I would write: "… CN is a measure for the robustness of the equation system with respect to errors in the input variables. "
line 143: "Maximizing the number of considered measurements allows for the smallest assumption violation, due to the beneficial effect of averaging."

This is the basic argument for the combination of several different scan patterns in the retrieval. In this universal formulation I doubt it, especially because it could be a violation of the argument about the spatial beam distribution of the previous paragraph. Fig.1 is a nice example: the RHI has a much higher spatial coverage than the VAD, but in only one direction. In a VAD scan a higher number of measurements in one direction leads to a lower condition number (Paeschkae et al 2015).
line 163: "Changing absolute range gate heights for different laser beam positions can be overcome by binning the measurements with respect to the height above ground."

If understand right this means that radial velocity measurements from different heights within one height bin are assumed to represent the same wind vector. This neglects the height dependence of the wind, and accordingly violates the homogenous wind field assumptions.
line 180: "timestamps of the measurements,"

Any requirement whether this should be the begin or end of the averaging interval?



line 181: "The time coordinate can differ between instruments at level 0 and will then also differ at level 1."

Unclear, Please clarify.



line 194: "... azimuth (time), elevation (time) ..."

When performed in continuous mode azimuth and elevation vary during the integration time. It should be mentioned which angles must be provided here (begin, middle, end of integration time).
line 212: "Level 2 represents wind vectors ..."

I guess you mean 'Data level 2 repesents ..."
line 239: "flagging of precipitation."

Is there a module to flag precipitation? If yes: how is this done ?
line 250: "The validity_probability variable contains an acceptance (1.0) or rejection (0.0) value for each bin according to a user-defined threshold."

That seems rather to be a flag, or is it possible to implement fuzzy logic based on values between 0 and 1. ?
Table 1: "(8) Bin_statistics_l1_to_l2 ... provide CNR and Doppler spectrum width information to l2"

Interesting! How is this done ?

Doppler spectral width can be regarded as a standard deviation - not in time but in the measuring volume of the respective range gate. In Sathe et al (2015) equation 4 can be seen that the along beam variance depends on the variances and covariances of the principal components of the wind vectors. Thus a retrieval of doppler spectrum width in the principial spatial components could be done with this. But does it work ?
line 376: "Such an imbalance negatively impacts the vertical wind vector calculation and is, therefore, undesirable."

This is the argument against the general statement from line 143 that the number of measurements should be used. Line 143 should be adapted. I am wondering how this affects only / especially(?) the vertical wind.

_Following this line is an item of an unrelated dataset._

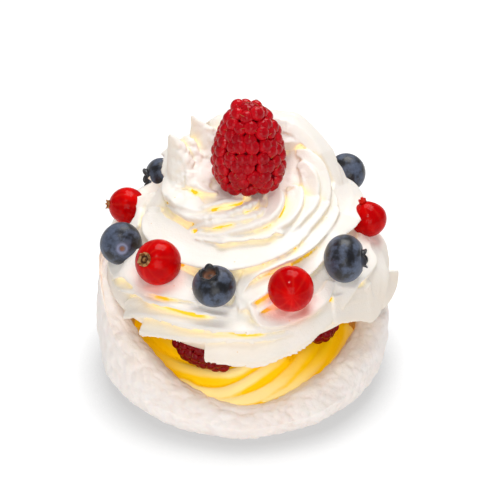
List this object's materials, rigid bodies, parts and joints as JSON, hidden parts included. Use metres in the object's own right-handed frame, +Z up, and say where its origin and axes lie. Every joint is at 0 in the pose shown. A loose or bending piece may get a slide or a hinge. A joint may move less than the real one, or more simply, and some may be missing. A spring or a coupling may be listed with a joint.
{
  "type": "pavlova",
  "caption": "Single-serving pavlova: a round meringue nest with piped custard, a tall swirl of whipped cream, a ring of small berries and a raspberry on top.",
  "frame": {"origin": "middle of the flat underside of the meringue nest", "axes": "+Z up, -Y towards the low front of the rim, where the custard shows"},
  "size_m": [0.0811, 0.0809, 0.0812],
  "materials": {
    "meringue": "satin",
    "custard": "glossy",
    "cream": "satin",
    "raspberry": "glossy",
    "blueberry": "satin",
    "currant": "glossy"
  },
  "bodies": {
    "root": {"meringue_nest": "meringue", "custard": "custard", "whipped_cream": "cream", "raspberry_top": "raspberry", "raspberry_left": "raspberry", "raspberry_right": "raspberry", "blueberry_1": "blueberry", "blueberry_2": "blueberry", "blueberry_3": "blueberry", "blueberry_4": "blueberry", "blueberry_5": "blueberry", "blueberry_6": "blueberry", "currant_1": "currant", "currant_2": "currant", "currant_3": "currant", "currant_4": "currant", "currant_5": "currant", "currant_6": "currant"}
  },
  "joints": []
}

Maybe that is result of the strong wind shear in the height bins close to the surface?
line 384: "... a strict CNR filter (the default threshold for Leosphere WLS200s is -25 dB) ... a weak CNR validity flag (default threshold -30 dB for Leosphere WLS200s)"

A guideline on how can these thresholds could be determined for instruments from other manufacturers would be desirable. I would be also of interest to mention at some point how these kind of thresholds or parameters are provided to the software and how they can be changed.
line 392: "... the volume enclosed in the convex hull spanned by the unit vectors"

This is unclear: If I imagine a VAD scan with constant elevation the volume spanned by the endpoints is a polygon (lets say a disk) with vertical extension equal to zero. Its volume would be zero. If it is the whole cone spanned by the vectors it is easily much larger than the threshold of 0.2.

Please clarify.
line 406: "... even at low CNR reliable measurements may be available in some circumstances,"

Radial velocity uncertainty increases with decreasing CNR. Values will lie in a large interval around the true value. The value can lie just by chance in the trustworthy range around the 'confidence background'. It does not contain information. It becomes trustworthy just by coincidence. I see this is addressed by limiting the share of accepted values to a minimum.

line 412: "...the confidence background is extrapolated in module (7.2)."

How does this extrapolation work ?

In fig 9 it is obvious that wind speeds are extrapolated into large regions where the first guess gave no data. This bears the danger to create unrealistic values. Application of this confidence background to low CNR values may let pass through otherwise unplausible values.

Please discusss this.
line 463: "Whether a higher availability from more iterations justifies the increased calculation effort can be decided by the user in the individual application case."

It would be great to see whether the additionally retrieved wind vectors are of good quality.
line 475: "Heterogeneous scans of type DBS, step-and-stare, and sector PPIs are used for wind profile retrieval (Fig. E2 (a))."

I see the sector PPI at an elevation of only a few degrees in a sector of only 45deg width. Does this data contribute to the retrieval or is it excluded as it is too low and too far away?
line 478: "The lidar conducted PPI scans ... (Fig. E2 (b))."

This looks as if the lidar performed its scan in continuous mode. Please clarify.
line 486: "... also termed VAD pattern for Halo systems ..."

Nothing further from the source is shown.